OGH 12Os44/79

OGH12Os44/7929.3.1979

Der Oberste Gerichtshof hat unter dem Vorsitz des Senatspräsidenten des Obersten Gerichtshofes Dr. Breycha und in Gegenwart der Hofräte des Obersten Gerichtshofes Dr. Keller, Dr. Kral, Dr. Schneider und Dr. Steininger als Richter sowie des Richteramtsanwärters Mag. Umlauft als Schriftführer in der Strafsache gegen Peter A wegen des Verbrechens der Schändung nach § 205 Abs 1 StGB und anderer strafbarer Handlungen nach Anhörung der Generalprokuratur in nichtöffentlicher Sitzung über die Nichtigkeitsbeschwerde und die Berufung des Angeklagten gegen das Urteil des Landesgerichtes Innsbruck als Schöffengericht vom 25. Jänner 1979, GZ 25 Vr 2692/78-33, den Beschluß

gefaßt:

 

Spruch:

Die Nichtigkeitsbeschwerde wird zurückgewiesen.

über die Berufung wird bei einem Gerichtstag zur öffentlichen Verhandlung entschieden werden.

Text

Gründe:

Mit dem angefochtenen Urteil wurde der am 20. März 1957 geborene Peter A des Verbrechens der Schändung nach § 205 Abs 1 StGB, des Vergehens der Begehung einer strafbaren Handlung im Zustand voller Berauschung nach § 287 (§ 201 Abs 1) StGB, des Vergehens der Tierquälerei nach § 222 StGB und des Vergehens des unbefugten Gebrauchs von Fahrzeugen nach § 136 Abs 1 StGB schuldig erkannt. Er wurde hiefür nach § 28, 205 Abs 1 StGB zu zwei Jahren Freiheitsstrafe verurteilt; gleichzeitig wurde gemäß § 21 Abs 2 StGB die Unterbringung des Genannten in einer Anstalt für geistig abnorme Rechtsbrecher angeordnet.

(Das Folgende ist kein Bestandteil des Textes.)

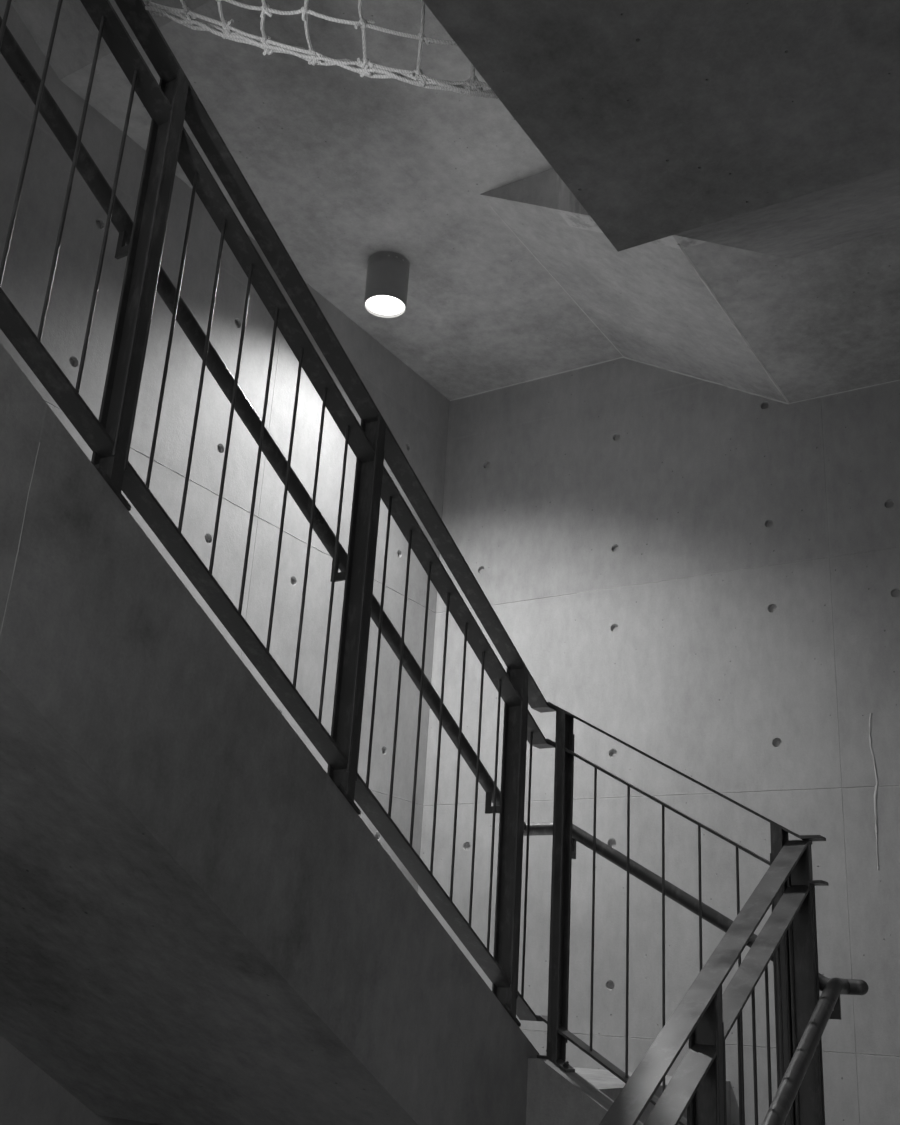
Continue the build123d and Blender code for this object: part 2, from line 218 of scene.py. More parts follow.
# Materials
class Finish:
    """A node material under construction."""

    def __init__(self, name, roughness=0.5, metallic=0.0, specular=0.5):
        self.material = bpy.data.materials.new(name)
        self.material.use_nodes = True
        self.tree = self.material.node_tree
        self.shader = self.tree.nodes["Principled BSDF"]
        self.set("Roughness", roughness)
        self.set("Metallic", metallic)
        self.set("Specular IOR Level", specular)
        self.place = self.add("ShaderNodeTexCoord").outputs["Object"]
        split = self.add("ShaderNodeSeparateXYZ", {"Vector": self.place})
        self.x, self.y, self.z = split.outputs
        normal = self.add("ShaderNodeNewGeometry").outputs["Normal"]
        self.facing_up = self.add("ShaderNodeSeparateXYZ", {"Vector": normal}).outputs[2]

    def add(self, kind, inputs=None, **settings):
        """A new node, its inputs given as numbers or as other nodes' outputs."""
        node = self.tree.nodes.new(kind)
        for key, value in settings.items():
            setattr(node, key, value)
        for key, value in (inputs or {}).items():
            self.put(node.inputs[key], value)
        return node

    def put(self, socket, value):
        """A number or another node's output into a socket."""
        if isinstance(value, bpy.types.NodeSocket):
            self.tree.links.new(value, socket)
        else:
            socket.default_value = value

    def set(self, name, value):
        """A number or a node's output into an input of the surface shader."""
        self.put(self.shader.inputs[name], value)

    def calc(self, operation, *values):
        node = self.add("ShaderNodeMath", dict(enumerate(values)), operation=operation)
        return node.outputs[0]

    def total(self, *values):
        result = values[0]
        for value in values[1:]:
            result = self.calc("ADD", result, value)
        return result

    def product(self, *values):
        result = values[0]
        for value in values[1:]:
            result = self.calc("MULTIPLY", result, value)
        return result

    def fit(self, value, low, high, to_low=0.0, to_high=1.0):
        """A value moved from one range to another, and held inside it."""
        made = self.add("ShaderNodeMapRange", {"Value": value, "From Min": low, "From Max": high,
                                               "To Min": to_low, "To Max": to_high})
        return made.outputs["Result"]

    def noise(self, scale, detail=3.0, rough=0.55, stretch=(1, 1, 1), shift=(0, 0, 0)):
        place = self.add("ShaderNodeMapping",
                         {"Vector": self.place, "Scale": stretch, "Location": shift})
        made = self.add("ShaderNodeTexNoise", {"Vector": place.outputs["Vector"], "Scale": scale,
                                               "Detail": detail, "Roughness": rough})
        return made.outputs["Fac"]

    def spread(self, value, amount):
        """A noise from 0 to 1 made into a change of plus or minus an amount."""
        return self.product(self.calc("SUBTRACT", value, 0.5), 2 * amount)

    def near(self, value, place, half_width):
        """1 on a line, falling to 0 at its half width."""
        away = self.calc("ABSOLUTE", self.calc("SUBTRACT", value, place))
        return self.fit(away, 0.0, half_width, 1.0, 0.0)

    def bump(self, height, depth):
        made = self.add("ShaderNodeBump", {"Height": height, "Distance": depth, "Strength": 1.0})
        self.set("Normal", made.outputs["Normal"])


def panel_marks(made, axis):
    """Panels that differ a little in tone, with dark leaks and pale lime at their joints."""
    along, first = (made.x, END_JOINT_X) if axis == "x" else (made.y, SIDE_JOINT_Y)
    column = made.calc("DIVIDE", made.calc("SUBTRACT", along, first), PANEL_WIDTH)
    row = made.calc("DIVIDE", made.calc("SUBTRACT", made.z, FIRST_JOINT_Z), PANEL_HEIGHT)
    cell = made.add("ShaderNodeCombineXYZ",
                    {"X": made.calc("FLOOR", column), "Y": made.calc("FLOOR", row)})
    draw = made.add("ShaderNodeTexWhiteNoise", {"Vector": cell.outputs[0]}).outputs["Value"]
    parts = [made.spread(draw, PANEL_TONE)]
    for share, size in ((column, PANEL_WIDTH), (row, PANEL_HEIGHT)):
        from_joint = made.product(made.calc("PINGPONG", share, 0.5), size)
        broken = made.fit(made.noise(3.3, 4.0, 0.6, shift=(4, 1, 2)), 0.42, 0.66)
        parts.append(made.product(made.fit(from_joint, 0.0, 0.05, LEAK_TONE, 0.0), broken))
        parts.append(made.product(made.fit(from_joint, 0.003, 0.008, LIME_TONE, 0.0), broken))
    return parts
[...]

Dieses Urteil bekämpft der Angeklagte mit einer auf § 281 Abs 1 Z 4 StPO gestützten Nichtigkeitsbeschwerde und (hinsichtlich des Strafmaßes) mit Berufung.

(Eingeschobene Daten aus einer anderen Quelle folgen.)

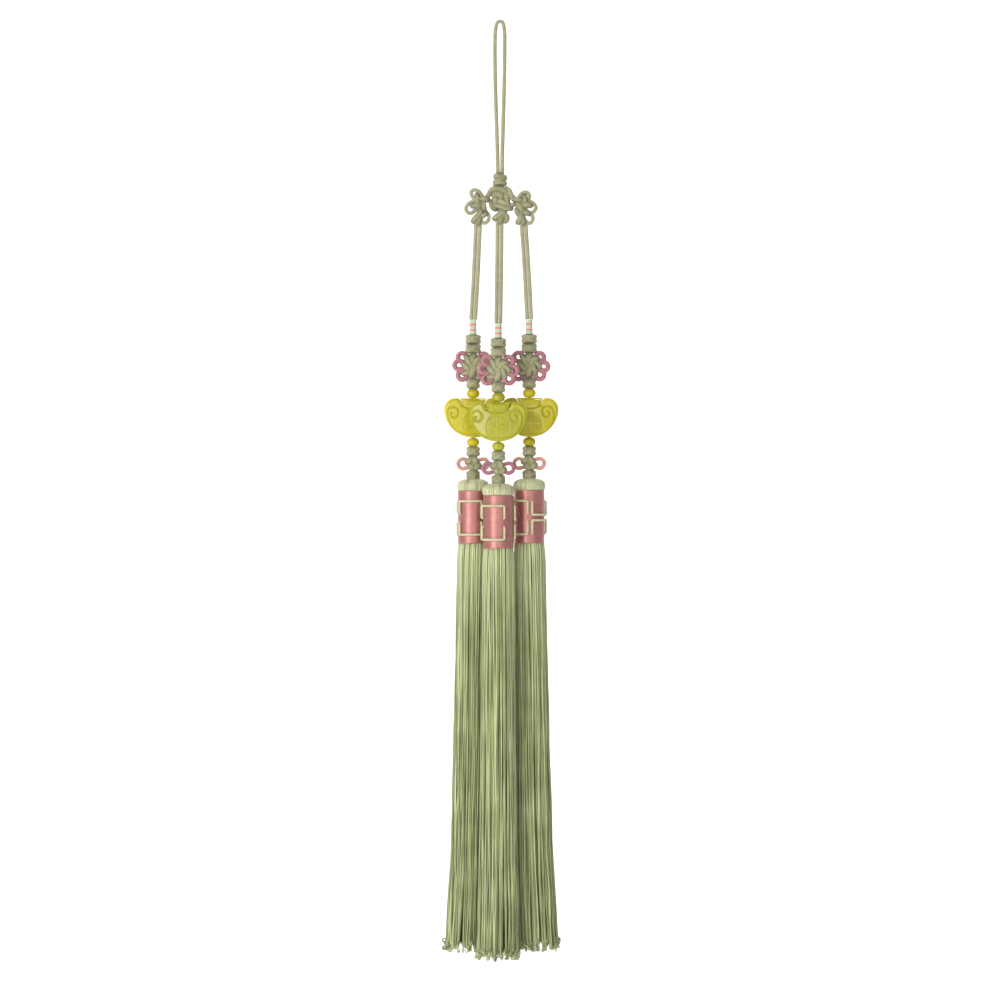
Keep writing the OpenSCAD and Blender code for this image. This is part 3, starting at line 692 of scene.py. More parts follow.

In Ausführung der Nichtigkeitsbeschwerde rügt der Beschwerdeführer die Abweisung seines in der Hauptverhandlung (S. 160 d. A) gestellten Antrags auf Beiziehung eines weiteren Sachverständigen aus dem Gebiet der Psychiatrie 'zur Frage, ob die Einweisung des Angeklagten in eine Anstalt für entwöhnungsbedürftige Rechtsbrecher ausreichend wäre, und ob die Voraussetzungen für eine Unterbringung in einer Anstalt für geistig abnorme Rechtsbrecher gegeben sind' (vgl. abermals S. 160 d. A). Die Aufnahme dieses Beweises wäre - nach Meinung des Beschwerdeführers -

deshalb erforderlich gewesen, weil der beigezogene Sachverständige nicht bzw. nur unzureichend darauf eingegangen sei, ob eine Behandlung in einer Anstalt für entwöhnungsbedürftige Rechtsbrecher zur Heilung des Alkoholmißbrauchs des Angeklagten ausreichend ist und (nicht schon) dadurch die Gefährlichkeit des Angeklagten hinsichtlich seiner sexuellen Abnormität beseitigt bzw. entscheidend vermindert werde; auch habe der beigezogene Sachverständige noch unmittelbar vor der Verhandlung erklärt, daß seines Erachtens eine Anstaltsunterbringung gemäß § 22 StGB genüge, und seine Meinung lediglich auf Grund der Beobachtung des Angeklagten in der Hauptverhandlung geändert, was keine verläßliche Grundlage darstelle.

Rechtliche Beurteilung

Die Rüge versagt.

Das Erstgericht hat den in Rede stehenden, eingangs wiedergegebenen Beweisantrag abgewiesen (S. 161 d. A) und in der in den Urteilsgründen nachgetragenen Begründung des Zwischenerkenntnisses ausgeführt, daß das Gutachten des beigezogenen Sachverständigen Dr. Prokop in sich widerspruchsfrei, schlüssig und überzeugend sei, weshalb es keiner weiteren Befundung und Begutachtung bedürfe (S. 177 d. A).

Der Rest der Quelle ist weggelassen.